(Reuters) – by Phil Stewart
On a warm summer afternoon in Champion, Ohio, Michael Ecker, a 25-year-old Iraq war veteran, called out to his father from a leafy spot in their backyard. Then, as the two stood steps apart, Michael saluted, raised a gun to his head and pulled the trigger.
“His eyes rolled back,” his father, Matt, said softly as he recounted the 2009 suicide. “There was just nothing I could do.”
Weeks before he killed himself, Michael received a letter from the Department of Veterans Affairs accusing him of “over-reporting” the extent of his psychiatric problems. It was the culmination of a long struggle that Ecker, diagnosed with post-traumatic stress disorder and traumatic brain injury related to his service, had waged since returning home from the war to try to hold down a steady job, obtain VA disability benefits and resume a life as close to normal as possible.
“I’ve often thought about finding that doctor and saying, ‘Over-reporting?!’ and giving him the death certificate,” Matt Ecker said.
About once every half hour in America, a veteran within the VA healthcare system tries to commit suicide, according to VA figures for fiscal year 2011.
President Barack Obama singled out suicide prevention as a priority when he talked about veterans issues on the campaign trail in 2008. He once cited the case of an 89-year-old World War II veteran who took his life the day after complaining about his treatment by the VA.
“It is an outrage. It is a betrayal of the ideals that we ask our troops to risk their lives for,” Obama told an audience in Charleston, West Virginia, on May 12, 2008. He reiterated those sentiments at a Veterans of Foreign Wars convention in Reno, Nevada, on Monday, saying he had told Pentagon chiefs and VA Secretary Eric Shinseki, “We’ve got to do better. … This has to be all hands on deck.”
In the nearly three years since Ecker’s death, the Obama administration has expanded efforts to tackle suicide among veterans, some of which were initiated at the end of the Bush administration. It has hired more suicide prevention staff and enhanced tracking of high-risk patients. Other benefits meant to help veterans returning from war have been expanded, particularly educational benefits under the 2008 GI Bill.

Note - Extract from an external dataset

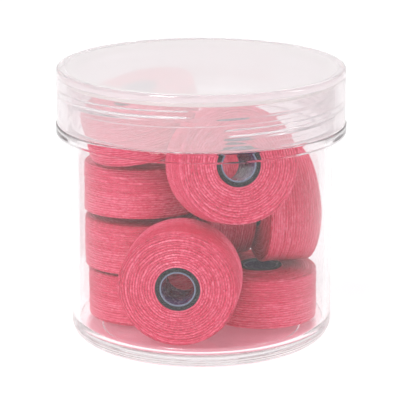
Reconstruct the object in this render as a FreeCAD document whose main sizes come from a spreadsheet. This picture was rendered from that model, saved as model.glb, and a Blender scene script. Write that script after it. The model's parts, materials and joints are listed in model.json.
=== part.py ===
"""Bobbin box: a round clear jar with a screw lid, a sealing ring and loose pre-wound bobbins.

Millimetres. +Z up. The origin is the middle of the jar's base, on the surface it stands on.
-Y is the front.
"""
import FreeCAD, Part
import os

import Sketcher

# Driving sizes and the sizes worked out from them. A value that starts with = is a formula.
# The places in BOBBINS were laid out for a bobbin of laid_out_diameter and laid_out_width, and
# there the bobbins reach pack_reach from the jar's axis and pack_height above its floor.
SIZES = [
    ("bobbin_diameter", "24.2"),
    ("bobbin_width", "10.6"),
    ("laid_out_diameter", "24.2"),
    ("laid_out_width", "10.6"),
    ("pack_reach", "25.3"),
    ("pack_height", "50.9"),
    ("side_room", "0.2"),
    ("head_room", "0.2"),
    ("bobbin_edge_round", "0.8"),
    ("core_diameter", "9.0"),
    ("core_bore", "7.2"),
    ("liner_bore", "6.6"),
    ("liner_recess", "0.1"),
    ("wall", "1.5"),
    ("floor_thickness", "2.5"),
    ("inner_corner", "2.0"),
    ("base_corner", "3.0"),
    ("base_recess_depth", "0.4"),
    ("base_recess_margin", "6.5"),
    ("neck_wall", "1.0"),
    ("neck_height", "8.75"),
    ("flange_height", "2.1"),
    ("flange_overhang", "0.2"),
    ("flange_gap", "0.15"),
    ("thread_lead", "4.0"),
    ("thread_depth", "0.9"),
    ("thread_root_width", "1.8"),
    ("thread_crest_width", "1.0"),
    ("thread_clearance", "0.3"),
    ("thread_first", "1.55"),
    ("thread_end_gap", "1.3"),
    ("thread_root_sink", "0.3"),
    ("lid_wall", "1.8"),
    ("lid_top", "1.65"),
    ("lid_thread_end_gap", "0.45"),
    ("lid_edge_round", "0.7"),
    ("seal_thickness", "0.95"),
    ("seal_gap", "0.05"),
    ("seal_width", "1.6"),
    ("seal_side_gap", "0.3"),
    ("small_round", "0.3"),
    ("pack_scale", "=max(bobbin_diameter / laid_out_diameter; bobbin_width / laid_out_width)"),
    ("jar_inner_radius", "=pack_reach * pack_scale + side_room"),
    ("jar_inner_height", "=pack_height * pack_scale + head_room"),
    ("jar_outer_radius", "=jar_inner_radius + wall"),
    ("neck_radius", "=jar_inner_radius + neck_wall"),
    ("mouth_height", "=floor_thickness + jar_inner_height"),
    ("flange_top", "=mouth_height - neck_height"),
    ("flange_bottom", "=flange_top - flange_height"),
    ("thread_crest_radius", "=neck_radius + thread_depth"),
    ("lid_inner_radius", "=thread_crest_radius + thread_clearance"),
    ("lid_thread_crest_radius", "=lid_inner_radius - thread_depth"),
    ("lid_radius", "=lid_inner_radius + lid_wall"),
    ("flange_radius", "=lid_radius + flange_overhang"),
    ("lid_bottom", "=flange_top + flange_gap"),
    ("seal_bottom", "=mouth_height + seal_gap"),
    ("lid_underside", "=seal_bottom + seal_thickness + seal_gap"),
    ("overall_height", "=lid_underside + lid_top"),
    ("seal_outer_radius", "=lid_inner_radius - seal_side_gap"),
    ("seal_inner_radius", "=seal_outer_radius - seal_width"),
    ("thread_middle", "=flange_top + thread_first"),
    ("lid_thread_middle", "=thread_middle + thread_lead / 2"),
    ("half_root", "=thread_root_width / 2"),
    ("half_crest", "=thread_crest_width / 2"),
    ("thread_rise", "=neck_height - thread_first - half_root - thread_end_gap"),
    ("lid_thread_top", "=seal_bottom - lid_thread_end_gap - half_root"),
    ("lid_thread_rise", "=lid_thread_top - lid_thread_middle"),
    ("liner_length", "=bobbin_width - 2 * liner_recess"),
]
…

Perhaps the most lauded part of the VA’s ramped-up effort to combat suicide has been a hotline that has received more than half a million calls since it was created in 2007, including more than 20,000 rescues of suicidal veterans. More recently it launched an online chat service and text messaging.
The VA has sought to improve data collection, too, and the numbers appear troubling: In 2011 there were 17,754 suicide attempts — about 48 a day — up from 10,888 in 2009.
That increase, the VA said, may largely reflect an improved tracking system put into place in 2010 and a growing number of patients treated at VA facilities. The VA couldn’t provide data on the number of suicides within the VA system after 2009, but the figures through that date show a broadly stable rate since 2003 that is higher than the national average.
Outside the VA healthcare system, which has almost 9 million enrollees, the data becomes murky. The VA has estimated that roughly 18 veterans nationwide kill themselves every day, but that number is based on limited data.
Reuters conducted its own survey, contacting all 50 states but obtaining data for the 2005-to-2010 period from only 32 of them, accounting for about two-thirds of the U.S. veteran population. In those states, veteran suicides increased from 4,801 to 5,017 over a five-year period in which, the VA believes, the U.S. veteran population declined slightly.
While the data is imperfect — the VA estimates the reliability of such figures at 78 percent to 90 percent — the department said the numbers appeared broadly consistent with trends it has observed.
Shinseki told Reuters in an interview that the problem of veteran suicide appeared to be linked to a broader question about mental health in the United States. He pointed to data showing suicide is the second-biggest cause of death for people ages 25 to 34 and the fourth-biggest cause for people 35 to 54.
“We got a problem. Is mental health an issue in this country? Nobody talks about it,” Shinseki said.
A copy of the July 29, 2009, VA letter to Ecker reviewed by Reuters denied him an increase in his disability benefits from the $974 he was already receiving, citing “over-reporting (of) both mood disturbance and impaired memory difficulty.”
“Mr. Ecker’s death is a tragic outcome. Our deepest sympathy goes out to his family and loved ones,” the VA said in response to Reuters inquiries. “Experience has shown that access to quality mental health services from VA can make a positive difference in the lives of veterans and their families.”
Matt Ecker wonders daily whether his son’s suicide could have been prevented had he received better treatment or found a job he could keep in his condition. Frustrated with the system, his son had declined treatment from the VA and had turned to a local doctor. He also wonders whether Michael might have done better if he had reenlisted. Going to war was risky. But, in Michael’s case, so was coming home.
“It’s just as dangerous, as it turns out, out here — because of the lack of jobs, lack of everything,” he said.